## Do this
Repeat every line below exactly, word for word.

+ + + + +

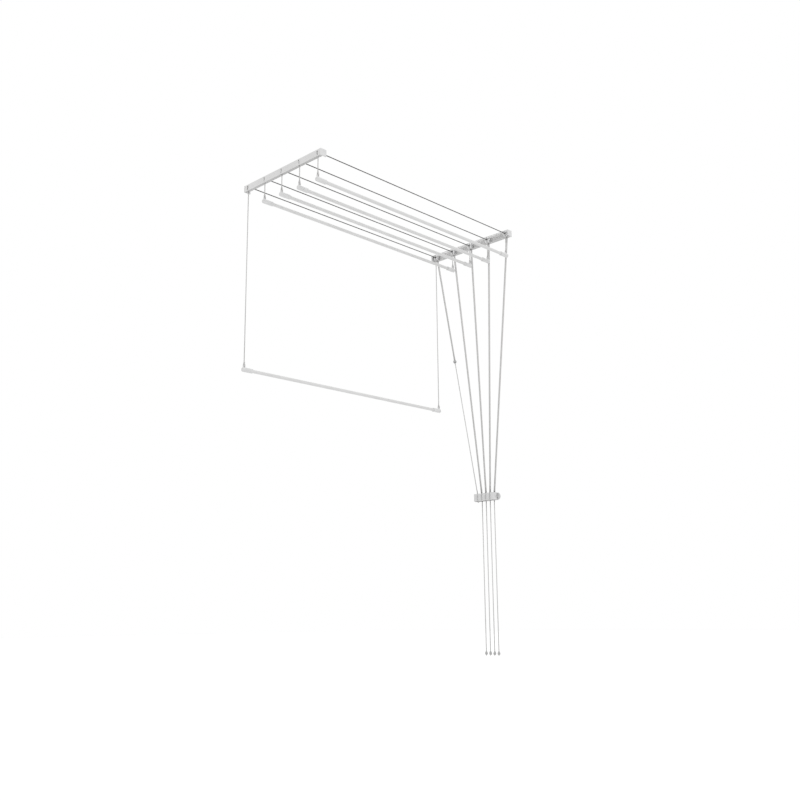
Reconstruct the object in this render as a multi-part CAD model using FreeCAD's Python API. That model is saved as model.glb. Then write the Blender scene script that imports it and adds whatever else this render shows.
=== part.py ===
import FreeCAD, Part
import math
import os

# Ceiling mounted pulley rack: two ceiling rails with five pulley stations each, five drying rods
# that hang on cords, and a wall cleat that holds the cords. Millimetres.
# X runs along the rods, from the far rail towards the cleat wall. Y runs along the rails, with
# rod 1 at the +Y end. Z is up, and z = 0 is the ceiling. The origin is centred between the four
# ceiling screws.

LINES = 5
LINE_PITCH = 112.0
TRAVEL = 690.0

CORD_D = 4.0
CORD_R = CORD_D / 2
GAP = 0.3

PULLEY_X = 591.5
RUN_Z = -8.5
WRAP_R = 8.0
PULLEY_Z = RUN_Z - WRAP_R
RIM_R = 9.7
GROOVE_FLOOR_R = WRAP_R - CORD_R - GAP
GROOVE_FLOOR = 1.95
GROOVE_MOUTH = 2.6
GROOVE_EDGE = 1.0
GROOVE_PITCH = 6.0
AXLE_R = 2.0
AXLE_CLEARANCE = 0.05
AXLE_HEAD_R = 3.2
AXLE_HEAD = 1.2

LEFT_DROP_X = -PULLEY_X - WRAP_R
RIGHT_DROP_X = PULLEY_X - WRAP_R
PULL_X = PULLEY_X + WRAP_R

RAIL_WEB_X = 605.0
RAIL_SHEET = 1.5
RAIL_HEIGHT = 28.0
RAIL_TOP_WIDTH = 30.0
RAIL_LIP_WIDTH = 14.0
RAIL_FAR_Y = 244.0
RAIL_NEAR_Y = -242.0
SLOT_WIDTH = 7.0
SLOT_TOP_Z = -4.0
SLOT_BOTTOM_Z = -24.0
CORD_MARGIN = 1.5
SCREW_X = 583.0
SCREW_Y = 1.5 * LINE_PITCH
SCREW_R = 2.5

CAP_LENGTH = 4.0
CAP_PLUG = 2.0
CAP_LAP = 1.0
CAP_ROUND = 3.0

CHEEK = 2.5
CHEEK_R = 8.0
SIDE_PLAY = 0.4
BRIDGE = 3.0
BLOCK_EAR = 5.0
PEG_R = 1.5

ROD_Z = -120.0
ROD_LEVELS = (0.0, 10.0, 5.0, -3.0, -4.0)
ROD_R = 7.0
ROD_WALL = 1.0
ROD_CAP_R = 9.5
ROD_CAP_LENGTH = 50.0
ROD_CAP_TIP = 18.0
ROD_CAP_ROUND = 4.0
DROP_TO_ROD_END = 8.5
EYE_WIDTH = 10.0
EYE_THICKNESS = 5.0
EYE_HEIGHT = 9.5
EYE_HOLE_R = 2.5

STATION_PITCH = 24.0
CLEAT_Y = -46.0
CLEAT_TOP_Z = -1242.0
CLEAT_HEIGHT = 34.0
CLEAT_ROOF = 4.0
CUP_BORE_R = 9.5
CUP_WALL = 2.6
CUP_REACH = 11.0
KEY_SLOT_WIDTH = 5.4
KEY_SLOT_REACH = 15.5
WALL_X = 613.0
BACK_PLATE = 3.0
BACK_LENGTH = 150.0
BACK_END_R = 16.9
BACK_SCREW_PITCH = 134.0
BACK_SCREW_R = 2.25
BOSS_R = 7.0
BOSS_HEIGHT = 3.0

BEAD_R = 8.2
BEAD_BORE_R = 5.3
BEAD_PLAY = 0.5
BEAD_Z = CLEAT_TOP_Z - CLEAT_ROOF - BEAD_R - 0.5
END_BEAD_R = 6.2
END_BEAD_HEIGHT = 16.0
END_BEAD_DROP = 14.0
END_BEAD_TOP_R = 2.5
END_BEAD_RIM = 1.0
END_BEAD_WIDEST = 3.5
END_BEAD_SHOULDER_R = 5.6
END_BEAD_SHOULDER = 1.0
KNOT_POCKET_R = 4.0
KNOT_POCKET = 6.0

PULL_STRAIGHT = 11.0
PULL_BEND_R = 30.0
SKEW_START = 20.0
SKEW_BEND_R = 1500.0
LONG_OFFSET = 2.1
SHORT_OFFSET = 3.0
TAIL_OVERLAP = 1.5
CUP_BEND_R = 20.0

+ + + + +

## Response below
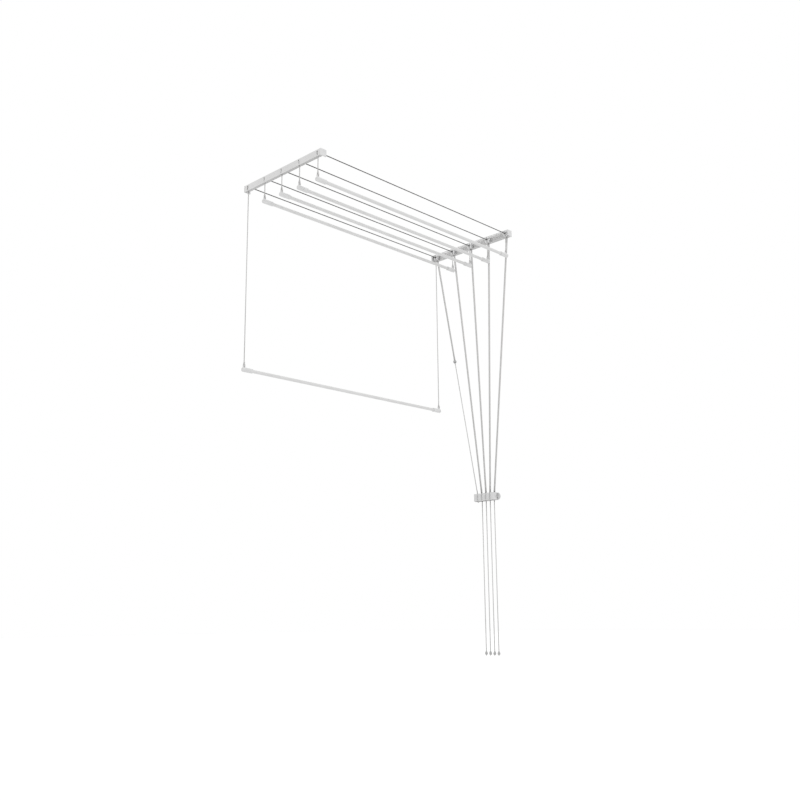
Reconstruct the object in this render as a multi-part CAD model using FreeCAD's Python API. That model is saved as model.glb. Then write the Blender scene script that imports it and adds whatever else this render shows.
=== part.py ===
import FreeCAD, Part
import math
import os

# Ceiling mounted pulley rack: two ceiling rails with five pulley stations each, five drying rods
# that hang on cords, and a wall cleat that holds the cords. Millimetres.
# X runs along the rods, from the far rail towards the cleat wall. Y runs along the rails, with
# rod 1 at the +Y end. Z is up, and z = 0 is the ceiling. The origin is centred between the four
# ceiling screws.

LINES = 5
LINE_PITCH = 112.0
TRAVEL = 690.0

CORD_D = 4.0
CORD_R = CORD_D / 2
GAP = 0.3

PULLEY_X = 591.5
RUN_Z = -8.5
WRAP_R = 8.0
PULLEY_Z = RUN_Z - WRAP_R
RIM_R = 9.7
GROOVE_FLOOR_R = WRAP_R - CORD_R - GAP
GROOVE_FLOOR = 1.95
GROOVE_MOUTH = 2.6
GROOVE_EDGE = 1.0
GROOVE_PITCH = 6.0
AXLE_R = 2.0
AXLE_CLEARANCE = 0.05
AXLE_HEAD_R = 3.2
AXLE_HEAD = 1.2

LEFT_DROP_X = -PULLEY_X - WRAP_R
RIGHT_DROP_X = PULLEY_X - WRAP_R
PULL_X = PULLEY_X + WRAP_R

RAIL_WEB_X = 605.0
RAIL_SHEET = 1.5
RAIL_HEIGHT = 28.0
RAIL_TOP_WIDTH = 30.0
RAIL_LIP_WIDTH = 14.0
RAIL_FAR_Y = 244.0
RAIL_NEAR_Y = -242.0
SLOT_WIDTH = 7.0
SLOT_TOP_Z = -4.0
SLOT_BOTTOM_Z = -24.0
CORD_MARGIN = 1.5
SCREW_X = 583.0
SCREW_Y = 1.5 * LINE_PITCH
SCREW_R = 2.5

CAP_LENGTH = 4.0
CAP_PLUG = 2.0
CAP_LAP = 1.0
CAP_ROUND = 3.0

CHEEK = 2.5
CHEEK_R = 8.0
SIDE_PLAY = 0.4
BRIDGE = 3.0
BLOCK_EAR = 5.0
PEG_R = 1.5

ROD_Z = -120.0
ROD_LEVELS = (0.0, 10.0, 5.0, -3.0, -4.0)
ROD_R = 7.0
ROD_WALL = 1.0
ROD_CAP_R = 9.5
ROD_CAP_LENGTH = 50.0
ROD_CAP_TIP = 18.0
ROD_CAP_ROUND = 4.0
DROP_TO_ROD_END = 8.5
EYE_WIDTH = 10.0
EYE_THICKNESS = 5.0
EYE_HEIGHT = 9.5
EYE_HOLE_R = 2.5

STATION_PITCH = 24.0
CLEAT_Y = -46.0
CLEAT_TOP_Z = -1242.0
CLEAT_HEIGHT = 34.0
CLEAT_ROOF = 4.0
CUP_BORE_R = 9.5
CUP_WALL = 2.6
CUP_REACH = 11.0
KEY_SLOT_WIDTH = 5.4
KEY_SLOT_REACH = 15.5
WALL_X = 613.0
BACK_PLATE = 3.0
BACK_LENGTH = 150.0
BACK_END_R = 16.9
BACK_SCREW_PITCH = 134.0
BACK_SCREW_R = 2.25
BOSS_R = 7.0
BOSS_HEIGHT = 3.0

BEAD_R = 8.2
BEAD_BORE_R = 5.3
BEAD_PLAY = 0.5
BEAD_Z = CLEAT_TOP_Z - CLEAT_ROOF - BEAD_R - 0.5
END_BEAD_R = 6.2
END_BEAD_HEIGHT = 16.0
END_BEAD_DROP = 14.0
END_BEAD_TOP_R = 2.5
END_BEAD_RIM = 1.0
END_BEAD_WIDEST = 3.5
END_BEAD_SHOULDER_R = 5.6
END_BEAD_SHOULDER = 1.0
KNOT_POCKET_R = 4.0
KNOT_POCKET = 6.0

PULL_STRAIGHT = 11.0
PULL_BEND_R = 30.0
SKEW_START = 20.0
SKEW_BEND_R = 1500.0
LONG_OFFSET = 2.1
SHORT_OFFSET = 3.0
TAIL_OVERLAP = 1.5
CUP_BEND_R = 20.0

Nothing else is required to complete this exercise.